## DATA EXTRACT
** Begin **
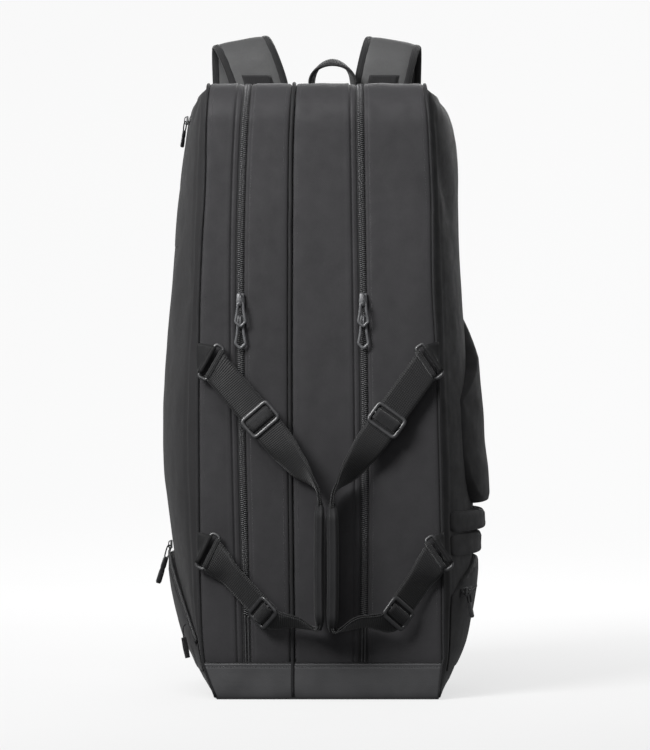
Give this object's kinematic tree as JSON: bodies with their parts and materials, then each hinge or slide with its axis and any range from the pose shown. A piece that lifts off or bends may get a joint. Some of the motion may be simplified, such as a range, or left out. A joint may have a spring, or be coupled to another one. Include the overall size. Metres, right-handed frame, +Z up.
{
  "type": "racket tournament bag",
  "caption": "Tall upright racket tournament bag with two zipped compartments, side pockets, webbing carry handles, shoulder straps and a grab handle",
  "frame": {"origin": "on the floor plane, under the middle of the bag's base, midway between the opening side and the spine", "axes": "+Z up the bag; -Y is the zipped opening side and +Y the spine with the shoulder straps; +X is to the right seen from the opening side"},
  "size_m": [0.4271, 0.456, 0.8585],
  "materials": {
    "shell_fabric": "matte",
    "face_fabric": "matte",
    "spine_fabric": "matte",
    "coated_fabric": "satin",
    "lining": "matte",
    "board": "matte",
    "piping": "satin",
    "zip": "satin",
    "slider_metal": "satin",
    "pull_tab": "satin",
    "hardware": "satin",
    "webbing": "matte",
    "grip": "matte",
    "strap_fabric": "matte"
  },
  "bodies": {
    "core": {"spine_panel": "spine_fabric", "base_panel": "coated_fabric", "base_board": "board", "boot_band": "coated_fabric", "centre_divider": "lining", "left_inner_gusset": "shell_fabric", "right_inner_gusset": "shell_fabric", "centre_piping": "piping", "left_inner_zip": "zip", "right_inner_zip": "zip", "strap_anchors": "webbing"},
    "left_shell": {"left_face_panel": "face_fabric", "left_outer_gusset": "shell_fabric", "left_edge_piping": "piping", "left_outer_zip": "zip", "left_ring_tabs": "webbing", "left_upper_pocket": "face_fabric", "left_lower_pocket": "face_fabric"},
    "right_shell": {"right_face_panel": "face_fabric", "right_outer_gusset": "shell_fabric", "right_edge_piping": "piping", "right_outer_zip": "zip", "right_ring_tabs": "webbing", "right_main_pocket": "face_fabric", "right_rib_pads": "face_fabric", "right_lower_pocket": "face_fabric"},
    "left_handle": {"left_rings": "hardware", "left_upper_webbing": "webbing", "left_lower_webbing": "webbing", "left_grip": "grip"},
    "left_upper_adjuster": {"left_upper_adjuster": "hardware"},
    "left_upper_slider": {"left_upper_slider": "slider_metal"},
    "left_upper_pull": {"left_upper_pull": "slider_metal"},
    "left_lower_adjuster": {"left_lower_adjuster": "hardware"},
    "left_lower_slider": {"left_lower_slider": "slider_metal"},
    "left_lower_pull": {"left_lower_pull": "slider_metal"},
    "left_strap": {"left_shoulder_strap": "strap_fabric", "left_ladder_lock": "hardware", "left_strap_webbing": "webbing"},
    "right_handle": {"right_rings": "hardware", "right_upper_webbing": "webbing", "right_lower_webbing": "webbing", "right_grip": "grip"},
    "right_upper_adjuster": {"right_upper_adjuster": "hardware"},
    "right_upper_slider": {"right_upper_slider": "slider_metal"},
    "right_upper_pull": {"right_upper_pull": "slider_metal"},
    "right_lower_adjuster": {"right_lower_adjuster": "hardware"},
    "right_lower_slider": {"right_lower_slider": "slider_metal"},
    "right_lower_pull": {"right_lower_pull": "slider_metal"},
    "right_strap": {"right_shoulder_strap": "strap_fabric", "right_ladder_lock": "hardware", "right_strap_webbing": "webbing"},
    "left_top_slider": {"left_top_slider": "slider_metal"},
    "left_top_pull": {"left_top_pull": "pull_tab"},
    "left_low_slider": {"left_low_slider": "slider_metal"},
    "left_low_pull": {"left_low_pull": "pull_tab"},
    "right_low_slider": {"right_low_slider": "slider_metal"},
    "right_low_pull": {"right_low_pull": "pull_tab"},
    "grab_handle": {"grab_handle": "webbing"}
  },
  "joints": [
    {"name": "left_shell_opening", "type": "hinge", "parent": "core", "child": "left_shell", "pos_m": [-0.149, 0.165, 0.384], "axis": [0, 0, -1], "range_deg": [0, 20]},
    {"name": "right_shell_opening", "type": "hinge", "parent": "core", "child": "right_shell", "pos_m": [0.139, 0.165, 0.384], "axis": [0, 0, 1], "range_deg": [0, 20]},
    {"name": "left_handle_swing", "type": "hinge", "parent": "left_shell", "child": "left_handle", "pos_m": [-0.167, -0.173, 0.25], "axis": [0, 0, -1], "range_deg": [0, 150]},
    {"name": "left_upper_adjuster_slide", "type": "slide", "parent": "left_handle", "child": "left_upper_adjuster", "axis": [0.6499, -0.0746, -0.7564], "range_m": [-0.04, 0]},
    {"name": "left_lower_adjuster_slide", "type": "slide", "parent": "left_handle", "child": "left_lower_adjuster", "axis": [0.6802, -0.1419, -0.7191], "range_m": [-0.04, 0]},
    {"name": "right_handle_swing", "type": "hinge", "parent": "right_shell", "child": "right_handle", "pos_m": [0.162, -0.173, 0.25], "axis": [0, 0, 1], "range_deg": [0, 150]},
    {"name": "right_upper_adjuster_slide", "type": "slide", "parent": "right_handle", "child": "right_upper_adjuster", "axis": [-0.5858, -0.0774, -0.8068], "range_m": [-0.04, 0]},
    {"name": "right_lower_adjuster_slide", "type": "slide", "parent": "right_handle", "child": "right_lower_adjuster", "axis": [-0.5763, -0.1603, -0.8014], "range_m": [-0.04, 0]},
    {"name": "left_upper_slider_slide", "type": "slide", "parent": "core", "child": "left_upper_slider", "axis": [0.0244, 0, 0.9997], "range_m": [0, 0.2]},
    {"name": "left_upper_pull_swing", "type": "hinge", "parent": "left_upper_slider", "child": "left_upper_pull", "pos_m": [-0.10479, -0.1755, 0.4919], "axis": [-1, 0, 0], "range_deg": [0, 100]},
    {"name": "left_lower_slider_slide", "type": "slide", "parent": "core", "child": "left_lower_slider", "axis": [0.0206, 0, -0.9998], "range_m": [0, 0.405]},
    {"name": "left_lower_pull_swing", "type": "hinge", "parent": "left_lower_slider", "child": "left_lower_pull", "pos_m": [-0.10484, -0.1713, 0.4649], "axis": [-1, 0, 0], "range_deg": [0, 40]},
    {"name": "right_upper_slider_slide", "type": "slide", "parent": "core", "child": "right_upper_slider", "axis": [-0.0145, 0, 0.9999], "range_m": [0, 0.2]},
    {"name": "right_upper_pull_swing", "type": "hinge", "parent": "right_upper_slider", "child": "right_upper_pull", "pos_m": [0.04724, -0.1755, 0.4919], "axis": [-1, 0, 0], "range_deg": [0, 100]},
    {"name": "right_lower_slider_slide", "type": "slide", "parent": "core", "child": "right_lower_slider", "axis": [0.0002, 0, -1], "range_m": [0, 0.405]},
    {"name": "right_lower_pull_swing", "type": "hinge", "parent": "right_lower_slider", "child": "right_lower_pull", "pos_m": [0.0476, -0.1713, 0.4649], "axis": [-1, 0, 0], "range_deg": [0, 40]},
    {"name": "left_top_slider_slide", "type": "slide", "parent": "left_shell", "child": "left_top_slider", "axis": [-0.0946, 0.9955, 0], "range_m": [0, 0.045]},
    {"name": "left_top_pull_swing", "type": "hinge", "parent": "left_top_slider", "child": "left_top_pull", "pos_m": [-0.17629, -0.075, 0.7232], "axis": [0, 1, 0], "range_deg": [0, 60]},
    {"name": "left_low_slider_slide", "type": "slide", "parent": "left_shell", "child": "left_low_slider", "axis": [0, -0.957, -0.29], "range_m": [0, 0.04]},
    {"name": "left_low_pull_swing", "type": "hinge", "parent": "left_low_slider", "child": "left_low_pull", "pos_m": [-0.19942, -0.006, 0.1842], "axis": [0, 1, 0], "range_deg": [0, 60]},
    {"name": "right_low_slider_slide", "type": "slide", "parent": "right_shell", "child": "right_low_slider", "axis": [0.3048, 0.9524, 0], "range_m": [0, 0.04]},
    {"name": "right_low_pull_swing", "type": "hinge", "parent": "right_low_slider", "child": "right_low_pull", "pos_m": [0.1795, -0.118, 0.1292], "axis": [0, -1, 0], "range_deg": [0, 60]},
    {"name": "grab_handle_fold", "type": "hinge", "parent": "core", "child": "grab_handle", "pos_m": [0.01, 0.148, 0.774], "axis": [1, 0, 0], "range_deg": [-10, 60]},
    {"name": "left_strap_swing", "type": "hinge", "parent": "core", "child": "left_strap", "pos_m": [-0.084, 0.171, 0.766], "axis": [1, 0, 0], "range_deg": [0, 25]},
    {"name": "right_strap_swing", "type": "hinge", "parent": "core", "child": "right_strap", "pos_m": [0.074, 0.171, 0.766], "axis": [1, 0, 0], "range_deg": [0, 11]}
  ]
}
** End **
## YOUR TASK
Your answer should be a single number: the count of lines in the data that include the word "with".

## WRITTEN SOLUTION
3